# [SET PROBLEM]
Both end lines count: copy exactly from the line that contains "joints = make_solder_joints(starts, tubes)" to the line that contains "bpy.data.objects.remove(obj)", and only those lines.

* Begin THE DATA *

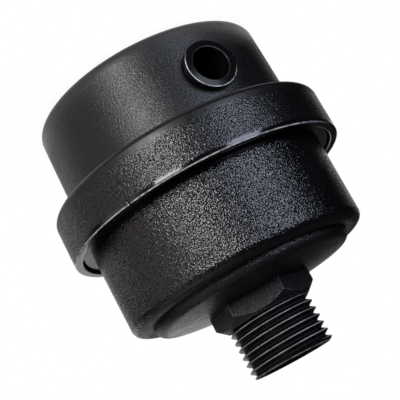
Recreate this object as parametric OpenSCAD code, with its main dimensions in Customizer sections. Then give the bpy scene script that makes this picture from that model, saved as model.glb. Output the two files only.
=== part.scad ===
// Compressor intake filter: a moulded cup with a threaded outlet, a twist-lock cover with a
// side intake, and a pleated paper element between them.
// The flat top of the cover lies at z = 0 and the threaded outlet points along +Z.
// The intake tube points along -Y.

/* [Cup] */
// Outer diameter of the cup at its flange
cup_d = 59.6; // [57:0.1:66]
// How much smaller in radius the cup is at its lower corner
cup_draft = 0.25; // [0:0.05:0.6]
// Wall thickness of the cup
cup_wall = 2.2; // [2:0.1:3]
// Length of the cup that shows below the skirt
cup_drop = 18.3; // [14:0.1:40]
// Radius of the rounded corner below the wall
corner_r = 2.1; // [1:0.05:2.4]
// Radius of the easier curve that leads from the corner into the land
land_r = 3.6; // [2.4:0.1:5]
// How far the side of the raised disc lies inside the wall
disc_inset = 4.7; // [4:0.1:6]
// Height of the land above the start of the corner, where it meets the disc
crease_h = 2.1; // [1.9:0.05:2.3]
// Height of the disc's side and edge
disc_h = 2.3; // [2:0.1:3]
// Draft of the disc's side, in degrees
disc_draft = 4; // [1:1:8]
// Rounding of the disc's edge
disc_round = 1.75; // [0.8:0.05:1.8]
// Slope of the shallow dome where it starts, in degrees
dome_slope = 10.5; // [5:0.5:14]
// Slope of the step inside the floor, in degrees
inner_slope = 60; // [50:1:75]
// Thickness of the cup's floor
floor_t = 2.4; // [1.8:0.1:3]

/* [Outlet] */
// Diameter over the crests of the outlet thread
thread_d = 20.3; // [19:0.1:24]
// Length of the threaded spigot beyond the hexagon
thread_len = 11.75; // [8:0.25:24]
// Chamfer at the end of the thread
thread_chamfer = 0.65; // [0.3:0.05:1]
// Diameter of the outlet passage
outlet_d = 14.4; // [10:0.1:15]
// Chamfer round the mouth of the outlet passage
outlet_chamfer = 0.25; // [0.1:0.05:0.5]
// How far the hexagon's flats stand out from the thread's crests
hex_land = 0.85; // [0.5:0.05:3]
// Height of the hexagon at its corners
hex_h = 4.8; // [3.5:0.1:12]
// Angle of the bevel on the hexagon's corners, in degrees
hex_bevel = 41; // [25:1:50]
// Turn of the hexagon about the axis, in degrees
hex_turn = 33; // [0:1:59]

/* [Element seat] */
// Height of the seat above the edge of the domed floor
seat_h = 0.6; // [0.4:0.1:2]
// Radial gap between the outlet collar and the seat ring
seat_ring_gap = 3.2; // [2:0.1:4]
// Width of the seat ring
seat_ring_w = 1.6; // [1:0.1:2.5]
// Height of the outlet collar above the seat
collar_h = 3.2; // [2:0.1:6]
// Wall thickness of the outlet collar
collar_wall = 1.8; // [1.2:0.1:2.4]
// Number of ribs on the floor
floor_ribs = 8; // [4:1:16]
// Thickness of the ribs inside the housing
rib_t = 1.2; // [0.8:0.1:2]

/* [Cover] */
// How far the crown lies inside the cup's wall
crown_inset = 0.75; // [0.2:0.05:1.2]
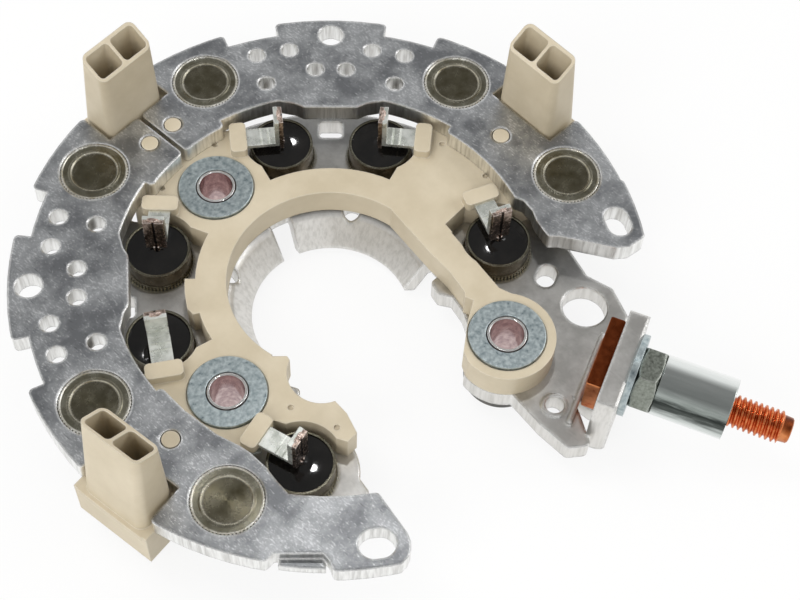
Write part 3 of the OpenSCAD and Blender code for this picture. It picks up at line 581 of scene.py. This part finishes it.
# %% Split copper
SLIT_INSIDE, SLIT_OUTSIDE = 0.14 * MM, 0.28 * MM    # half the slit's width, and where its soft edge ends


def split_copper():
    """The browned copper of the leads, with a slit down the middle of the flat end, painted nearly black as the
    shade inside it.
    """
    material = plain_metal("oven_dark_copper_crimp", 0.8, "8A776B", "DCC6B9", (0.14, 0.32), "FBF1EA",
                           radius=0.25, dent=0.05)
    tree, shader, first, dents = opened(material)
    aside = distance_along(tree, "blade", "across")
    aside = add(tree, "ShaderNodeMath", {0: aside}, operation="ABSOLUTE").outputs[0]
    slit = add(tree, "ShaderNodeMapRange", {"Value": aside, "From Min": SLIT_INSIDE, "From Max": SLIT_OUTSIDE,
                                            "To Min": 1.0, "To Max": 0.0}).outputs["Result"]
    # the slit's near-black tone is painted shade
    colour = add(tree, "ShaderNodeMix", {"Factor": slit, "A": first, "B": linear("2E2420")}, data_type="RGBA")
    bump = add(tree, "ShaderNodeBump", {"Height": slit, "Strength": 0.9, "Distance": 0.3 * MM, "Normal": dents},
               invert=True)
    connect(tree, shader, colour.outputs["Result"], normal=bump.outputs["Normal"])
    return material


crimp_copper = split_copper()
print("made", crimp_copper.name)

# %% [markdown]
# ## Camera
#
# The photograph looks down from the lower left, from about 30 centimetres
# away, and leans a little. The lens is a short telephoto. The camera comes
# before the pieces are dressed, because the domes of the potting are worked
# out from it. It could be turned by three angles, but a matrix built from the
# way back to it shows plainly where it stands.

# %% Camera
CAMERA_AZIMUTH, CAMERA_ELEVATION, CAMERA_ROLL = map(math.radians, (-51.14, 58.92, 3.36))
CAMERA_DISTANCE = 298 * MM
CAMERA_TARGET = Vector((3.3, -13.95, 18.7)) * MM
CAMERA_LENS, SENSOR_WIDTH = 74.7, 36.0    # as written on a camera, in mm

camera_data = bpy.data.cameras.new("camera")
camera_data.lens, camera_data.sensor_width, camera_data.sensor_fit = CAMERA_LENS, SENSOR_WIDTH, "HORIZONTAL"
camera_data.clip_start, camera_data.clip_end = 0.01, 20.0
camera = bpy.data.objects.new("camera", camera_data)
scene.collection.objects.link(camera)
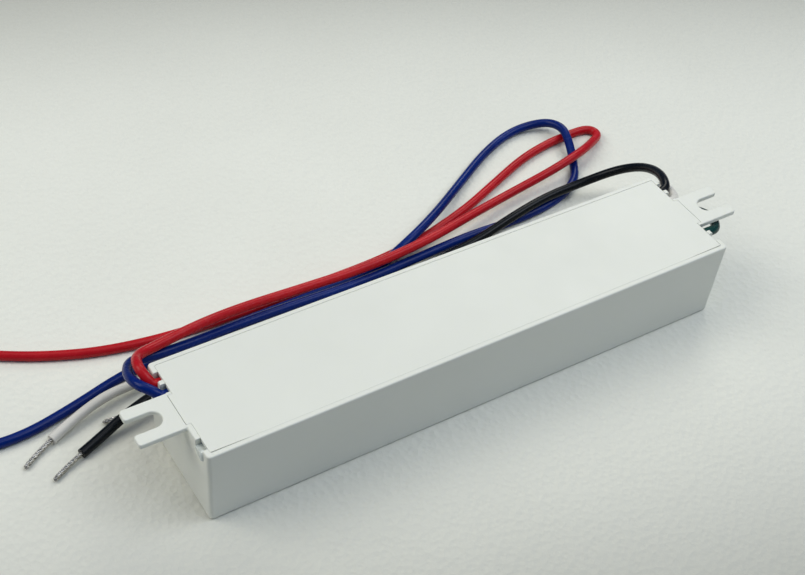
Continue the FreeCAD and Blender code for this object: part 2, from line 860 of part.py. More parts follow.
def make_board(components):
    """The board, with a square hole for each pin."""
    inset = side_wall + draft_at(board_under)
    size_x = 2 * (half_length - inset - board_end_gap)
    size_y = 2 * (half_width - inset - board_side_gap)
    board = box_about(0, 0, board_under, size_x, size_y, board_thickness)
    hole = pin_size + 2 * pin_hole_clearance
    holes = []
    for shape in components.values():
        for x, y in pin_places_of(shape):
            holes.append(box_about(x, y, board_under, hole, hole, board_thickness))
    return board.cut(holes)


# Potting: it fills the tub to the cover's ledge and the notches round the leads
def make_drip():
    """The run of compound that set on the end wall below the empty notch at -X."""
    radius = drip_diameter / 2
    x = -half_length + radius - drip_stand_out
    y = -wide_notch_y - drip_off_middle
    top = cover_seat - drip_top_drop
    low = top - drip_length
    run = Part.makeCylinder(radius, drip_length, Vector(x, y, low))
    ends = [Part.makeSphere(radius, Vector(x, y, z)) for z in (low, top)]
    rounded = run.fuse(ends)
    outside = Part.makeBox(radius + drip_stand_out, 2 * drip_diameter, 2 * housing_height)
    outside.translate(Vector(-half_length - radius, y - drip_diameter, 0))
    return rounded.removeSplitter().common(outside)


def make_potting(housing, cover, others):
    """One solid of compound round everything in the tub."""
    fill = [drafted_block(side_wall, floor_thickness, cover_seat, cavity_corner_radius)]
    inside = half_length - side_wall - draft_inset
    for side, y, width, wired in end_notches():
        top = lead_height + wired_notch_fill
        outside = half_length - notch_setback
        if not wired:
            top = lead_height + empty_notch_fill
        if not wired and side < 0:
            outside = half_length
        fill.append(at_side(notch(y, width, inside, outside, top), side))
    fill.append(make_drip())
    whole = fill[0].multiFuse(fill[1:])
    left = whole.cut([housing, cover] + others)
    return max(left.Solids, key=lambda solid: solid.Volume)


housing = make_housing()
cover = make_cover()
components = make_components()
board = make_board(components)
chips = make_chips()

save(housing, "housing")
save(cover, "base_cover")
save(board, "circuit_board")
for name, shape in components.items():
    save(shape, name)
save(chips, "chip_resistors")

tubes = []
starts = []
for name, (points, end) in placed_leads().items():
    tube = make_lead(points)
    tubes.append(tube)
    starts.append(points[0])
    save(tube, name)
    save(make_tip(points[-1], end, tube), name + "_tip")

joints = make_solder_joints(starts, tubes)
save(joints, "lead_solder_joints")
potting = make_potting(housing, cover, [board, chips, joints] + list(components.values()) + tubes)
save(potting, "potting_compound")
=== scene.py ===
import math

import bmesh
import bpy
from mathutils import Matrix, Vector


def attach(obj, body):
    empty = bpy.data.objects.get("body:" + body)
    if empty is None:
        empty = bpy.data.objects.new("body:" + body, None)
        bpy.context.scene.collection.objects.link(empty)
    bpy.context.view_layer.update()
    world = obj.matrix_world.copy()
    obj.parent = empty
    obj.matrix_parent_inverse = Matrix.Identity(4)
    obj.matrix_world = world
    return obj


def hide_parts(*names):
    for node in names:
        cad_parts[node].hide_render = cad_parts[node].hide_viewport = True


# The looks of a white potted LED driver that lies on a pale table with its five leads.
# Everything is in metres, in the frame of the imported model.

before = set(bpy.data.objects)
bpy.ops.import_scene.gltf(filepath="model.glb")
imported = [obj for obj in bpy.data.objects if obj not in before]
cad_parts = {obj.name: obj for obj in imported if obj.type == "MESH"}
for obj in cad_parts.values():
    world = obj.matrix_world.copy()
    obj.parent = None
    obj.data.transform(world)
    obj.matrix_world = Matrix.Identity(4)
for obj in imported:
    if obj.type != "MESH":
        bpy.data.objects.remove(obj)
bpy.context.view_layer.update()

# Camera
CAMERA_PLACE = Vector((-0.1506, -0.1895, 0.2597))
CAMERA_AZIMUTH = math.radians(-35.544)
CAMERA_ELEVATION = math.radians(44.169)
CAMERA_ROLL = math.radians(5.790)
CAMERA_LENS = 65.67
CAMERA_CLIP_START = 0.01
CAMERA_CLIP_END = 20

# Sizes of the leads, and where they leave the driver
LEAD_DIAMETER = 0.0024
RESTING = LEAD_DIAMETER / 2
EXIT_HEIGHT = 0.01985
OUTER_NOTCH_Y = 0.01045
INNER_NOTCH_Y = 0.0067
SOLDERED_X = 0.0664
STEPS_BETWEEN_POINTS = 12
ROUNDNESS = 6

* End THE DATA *

# [TASK RESPONSE]
joints = make_solder_joints(starts, tubes)
save(joints, "lead_solder_joints")
potting = make_potting(housing, cover, [board, chips, joints] + list(components.values()) + tubes)
save(potting, "potting_compound")
=== scene.py ===
import math

import bmesh
import bpy
from mathutils import Matrix, Vector


def attach(obj, body):
    empty = bpy.data.objects.get("body:" + body)
    if empty is None:
        empty = bpy.data.objects.new("body:" + body, None)
        bpy.context.scene.collection.objects.link(empty)
    bpy.context.view_layer.update()
    world = obj.matrix_world.copy()
    obj.parent = empty
    obj.matrix_parent_inverse = Matrix.Identity(4)
    obj.matrix_world = world
    return obj


def hide_parts(*names):
    for node in names:
        cad_parts[node].hide_render = cad_parts[node].hide_viewport = True


# The looks of a white potted LED driver that lies on a pale table with its five leads.
# Everything is in metres, in the frame of the imported model.

before = set(bpy.data.objects)
bpy.ops.import_scene.gltf(filepath="model.glb")
imported = [obj for obj in bpy.data.objects if obj not in before]
cad_parts = {obj.name: obj for obj in imported if obj.type == "MESH"}
for obj in cad_parts.values():
    world = obj.matrix_world.copy()
    obj.parent = None
    obj.data.transform(world)
    obj.matrix_world = Matrix.Identity(4)
for obj in imported:
    if obj.type != "MESH":
        bpy.data.objects.remove(obj)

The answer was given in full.